Jigging Across Métis Communities

Jigging is a well-known Métis tradition and form of cultural expression. Members of historic Métis communities are consistently identified participating in celebratory gatherings where dancing a Métis jig was a main event.

For example, a visitor to the Hudson’s Bay Company’s Timiskaming Post in 1873 described the dances of “half-breed” participants on Christmas Day, writing: “There were several pretty half-breed girls present…Their dance was a kind of jig with a mixture of Scotch, Irish and Indian movement in it.”

In Sault Ste. Marie, in 1846, William Cullen Bryant, an American poet and long-time editor of the New York Evening Post drew particular attention to the voice of a “halfbreed” who spoke of his community’s world-class jigging skills: “It is the greatest place in the world for fun,’ said he; ‘we dance all winter; our women are all good dancers; our little girls can dance single and double jigs as good as anybody in the States.”

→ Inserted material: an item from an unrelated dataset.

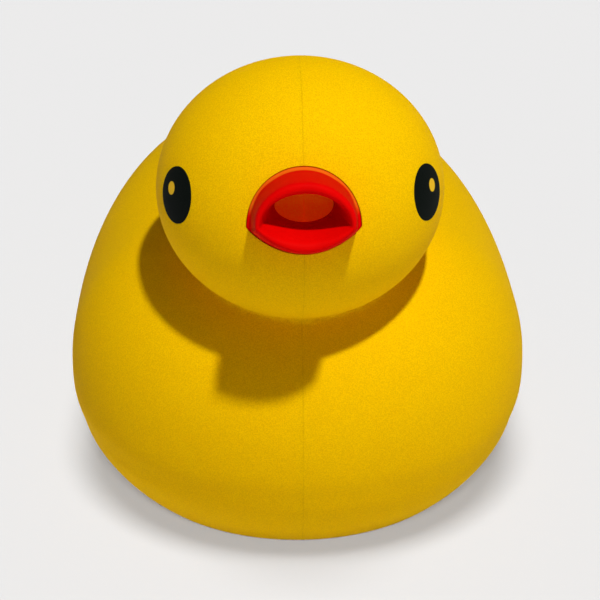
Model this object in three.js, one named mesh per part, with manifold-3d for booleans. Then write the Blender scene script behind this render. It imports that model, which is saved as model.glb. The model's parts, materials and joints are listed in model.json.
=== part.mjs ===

Jimmy Swain, the Métis head guide of the 1905 Treaty 9 expedition in the Abitibi Inland and western James Bay regions, was noted for his fiddle and jigging talents: “Our head guide Jimmy Swain came to the front in a new role at this portage. He had brought a fiddle with him of which he was inordinately proud. With this he laid himself out to entertain both whites and Indians by playing Red River jigs, and other dance music, as well as hymn tunes with many variations of his own. It was far on in the night, and most of us were asleep, before Jimmy was allowed to put aside his fiddle and roll into his blankets.”